En fait, M. Fraser a mis le doigt sur un bobo que tous les journalistes francophones ont remarqué depuis des mois: Stephen Harper a beau commencer ses points de presse et ses discours en français, ses ministres sont en majorité unilingues anglophones (dont les ministres du Patrimoine et des Relations intergouvernementales - faut le faire!), ses conseillers aussi et la machine gouvernementale n'a probablement jamais été aussi anglophone, notamment chez les sous-ministres.
Le plus comique (mieux vaut en rire), c'est que bien des collègues journalistes anglophones s'offusquent du fait que le premier ministre s'adresse à eux d'abord en français. Les mêmes qui éteignent leur magnéto quand un politicien répond en français et qui viennent nous demander de traduire ses propos quand ils sentent qu'ils viennent de manquer quelque chose d'important.
Pour ajouter encore au climat antifrancophone de ce mois de mai, le gouvernement Harper a aussi décidé de paralyser le comité des langues officielles juste au moment, quelle coïncidence, où les députés devaient se pencher sur l'abolition par les conservateurs du Programme de contestation judiciaire.

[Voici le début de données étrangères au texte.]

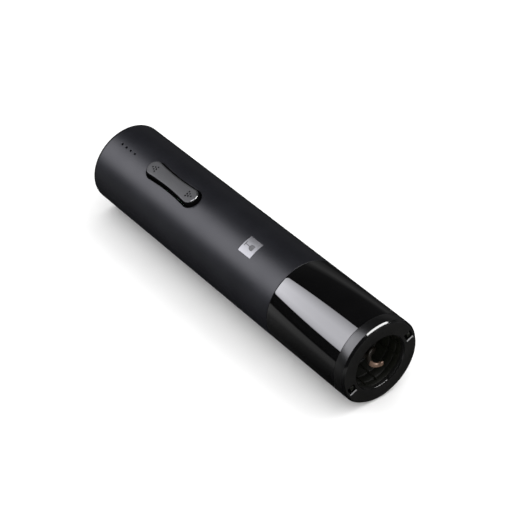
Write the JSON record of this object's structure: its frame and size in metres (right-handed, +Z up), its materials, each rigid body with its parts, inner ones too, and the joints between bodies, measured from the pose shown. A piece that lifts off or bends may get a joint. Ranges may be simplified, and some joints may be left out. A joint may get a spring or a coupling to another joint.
{
  "type": "electric wine opener",
  "caption": "Cordless electric wine opener: a long round body with a rocker button, a smoked cork window and a mouth ring around a motor-driven worm, lying on its side.",
  "frame": {"origin": "middle of the bounding box's base, on the surface the opener lies on", "axes": "+X along the body and out of the mouth, +Y across, +Z up; the button leans 24.3 degrees from +Z towards -Y"},
  "size_m": [0.223, 0.049, 0.0512],
  "materials": {
    "satin_black_plastic": "satin moulded",
    "smoked_window_plastic": "polished, smoked",
    "body_soft_touch_plastic": "fine matt",
    "gloss_black_plastic": "polished",
    "button_grey_plastic": "fine spark-eroded texture",
    "clear_light_pipe_plastic": "frosted clear",
    "badge_silver": "satin",
    "chassis_plastic": "moulded",
    "gear_acetal_plastic": "moulded",
    "steel": "plated",
    "coated_worm_steel": "non-stick coating",
    "bronze": "turned",
    "black_rubber": "moulded",
    "winding_copper": "enamelled windings on a laminated core",
    "magnet_ferrite": "ground",
    "board_laminate": "solder mask",
    "cell_wrap": "shrink sleeve",
    "red_lead_insulation": "flexible",
    "black_lead_insulation": "flexible"
  },
  "bodies": {
    "housing": {"mouth_collar": "satin_black_plastic", "bottle_guide": "satin_black_plastic", "rear_cap": "satin_black_plastic", "window_tube": "smoked_window_plastic", "housing_tube": "body_soft_touch_plastic", "switch_bezel": "gloss_black_plastic", "motor_end_cap": "gloss_black_plastic", "light_pipe": "clear_light_pipe_plastic", "badge_plate": "badge_silver", "front_bulkhead": "chassis_plastic", "gearbox_cover": "chassis_plastic", "chassis_lower": "chassis_plastic", "chassis_upper": "chassis_plastic", "gearbox_ring": "gear_acetal_plastic", "rocker_pin": "steel", "motor_plate": "steel", "motor_can": "steel", "motor_screw_1": "steel", "motor_screw_2": "steel", "cell_link": "steel", "push_switch_1": "steel", "push_switch_2": "steel", "charging_socket": "steel", "chassis_screw_1": "steel", "chassis_screw_2": "steel", "chassis_screw_3": "steel", "chassis_screw_4": "steel", "shaft_bush": "bronze", "bottle_seat_ring": "black_rubber", "shaft_seal": "black_rubber", "motor_magnet_1": "magnet_ferrite", "motor_magnet_2": "magnet_ferrite", "control_board": "board_laminate", "battery_cell_1": "cell_wrap", "battery_cell_2": "cell_wrap", "motor_lead_red": "red_lead_insulation", "battery_lead_red": "red_lead_insulation", "motor_lead_black": "black_lead_insulation", "battery_lead_black": "black_lead_insulation"},
    "motor_rotor": {"armature": "winding_copper", "motor_shaft": "steel", "motor_pinion": "bronze"},
    "carrier_1": {"carrier_1": "gear_acetal_plastic"},
    "carrier_2": {"carrier_2": "gear_acetal_plastic"},
    "worm_drive": {"output_carrier": "gear_acetal_plastic", "output_shaft": "steel", "worm_hub": "gloss_black_plastic", "worm": "coated_worm_steel"},
    "rocker_button": {"rocker_button": "button_grey_plastic"},
    "switch_plunger_1": {"switch_plunger_1": "gloss_black_plastic"},
    "switch_plunger_2": {"switch_plunger_2": "gloss_black_plastic"},
    "planet_gear_1a": {"planet_gear_1a": "gear_acetal_plastic"},
    "planet_gear_1b": {"planet_gear_1b": "gear_acetal_plastic"},
    "planet_gear_1c": {"planet_gear_1c": "gear_acetal_plastic"},
    "planet_gear_2a": {"planet_gear_2a": "gear_acetal_plastic"},
    "planet_gear_2b": {"planet_gear_2b": "gear_acetal_plastic"},
    "planet_gear_2c": {"planet_gear_2c": "gear_acetal_plastic"},
    "planet_gear_3a": {"planet_gear_3a": "gear_acetal_plastic"},
    "planet_gear_3b": {"planet_gear_3b": "gear_acetal_plastic"},
    "planet_gear_3c": {"planet_gear_3c": "gear_acetal_plastic"}
  },
  "joints": [
    {"name": "motor_spin", "type": "hinge", "parent": "housing", "child": "motor_rotor", "pos_m": [-0.0135, 0, 0.0245], "axis": [1, 0, 0], "continuous": true},
    {"name": "carrier_1_spin", "type": "hinge", "parent": "housing", "child": "carrier_1", "pos_m": [0.0065, 0, 0.0245], "axis": [1, 0, 0], "continuous": true},
    {"name": "carrier_2_spin", "type": "hinge", "parent": "housing", "child": "carrier_2", "pos_m": [0.0135, 0, 0.0245], "axis": [1, 0, 0], "continuous": true},
    {"name": "worm_spin", "type": "hinge", "parent": "housing", "child": "worm_drive", "pos_m": [0.0315, 0, 0.0245], "axis": [1, 0, 0], "continuous": true},
    {"name": "planet_1a_spin", "type": "hinge", "parent": "carrier_1", "child": "planet_gear_1a", "pos_m": [0.003, -0.00389, 0.03311], "axis": [1, 0, 0], "continuous": true},
    {"name": "planet_1b_spin", "type": "hinge", "parent": "carrier_1", "child": "planet_gear_1b", "pos_m": [0.003, 0.0094, 0.02356], "axis": [1, 0, 0], "continuous": true},
    {"name": "planet_1c_spin", "type": "hinge", "parent": "carrier_1", "child": "planet_gear_1c", "pos_m": [0.003, -0.00551, 0.01683], "axis": [1, 0, 0], "continuous": true},
    {"name": "planet_2a_spin", "type": "hinge", "parent": "carrier_2", "child": "planet_gear_2a", "pos_m": [0.0101, -0.00389, 0.03311], "axis": [1, 0, 0], "continuous": true},
    {"name": "planet_2b_spin", "type": "hinge", "parent": "carrier_2", "child": "planet_gear_2b", "pos_m": [0.0101, 0.0094, 0.02356], "axis": [1, 0, 0], "continuous": true},
    {"name": "planet_2c_spin", "type": "hinge", "parent": "carrier_2", "child": "planet_gear_2c", "pos_m": [0.0101, -0.00551, 0.01683], "axis": [1, 0, 0], "continuous": true},
    {"name": "planet_3a_spin", "type": "hinge", "parent": "worm_drive", "child": "planet_gear_3a", "pos_m": [0.0172, -0.00389, 0.03311], "axis": [1, 0, 0], "continuous": true},
    {"name": "planet_3b_spin", "type": "hinge", "parent": "worm_drive", "child": "planet_gear_3b", "pos_m": [0.0172, 0.0094, 0.02356], "axis": [1, 0, 0], "continuous": true},
    {"name": "planet_3c_spin", "type": "hinge", "parent": "worm_drive", "child": "planet_gear_3c", "pos_m": [0.0172, -0.00551, 0.01683], "axis": [1, 0, 0], "continuous": true},
    {"name": "rocker_tilt", "type": "hinge", "parent": "housing", "child": "rocker_button", "pos_m": [-0.0523, -0.0086, 0.04355], "axis": [0, 0.9114, 0.4115], "range_deg": [-2.5, 2.5], "stiffness_Nm_per_rad": 0.2},
    {"name": "plunger_1_press", "type": "slide", "parent": "housing", "child": "switch_plunger_1", "axis": [0, 0.4115, -0.9114], "range_m": [0, 0.0003], "stiffness_N_per_m": 200},
    {"name": "plunger_2_press", "type": "slide", "parent": "housing", "child": "switch_plunger_2", "axis": [0, 0.4115, -0.9114], "range_m": [0, 0.0003], "stiffness_N_per_m": 200}
  ],
  "couplings": [
    {"joint": "carrier_1_spin", "follows": "motor_spin", "ratio": 0.22222},
    {"joint": "carrier_2_spin", "follows": "motor_spin", "ratio": 0.049383},
    {"joint": "worm_spin", "follows": "motor_spin", "ratio": 0.010974},
    {"joint": "planet_1a_spin", "follows": "motor_spin", "ratio": -0.62222},
    {"joint": "planet_1b_spin", "follows": "motor_spin", "ratio": -0.62222},
    {"joint": "planet_1c_spin", "follows": "motor_spin", "ratio": -0.62222},
    {"joint": "planet_2a_spin", "follows": "motor_spin", "ratio": -0.13827},
    {"joint": "planet_2b_spin", "follows": "motor_spin", "ratio": -0.13827},
    {"joint": "planet_2c_spin", "follows": "motor_spin", "ratio": -0.13827},
    {"joint": "planet_3a_spin", "follows": "motor_spin", "ratio": -0.030727},
    {"joint": "planet_3b_spin", "follows": "motor_spin", "ratio": -0.030727},
    {"joint": "planet_3c_spin", "follows": "motor_spin", "ratio": -0.030727}
  ]
}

Autre coïncidence, sans doute, des membres influents du gouvernement Harper, notamment John Baird, Tony Clement ou Jim Flaherty, étaient ministres du gouvernement Harris, qui a tout fait pour fermer l'hôpital Montfort. Sans le Programme de contestation judiciaire, la minorité francophone d'Ottawa n'aurait jamais pu se battre jusqu'en Cour suprême pour sauver Montfort.
Graham Fraser a bien raison: le premier ministre Harper a une attitude exemplaire parce qu'il commence ses discours en français. C'est tout le reste qui cloche.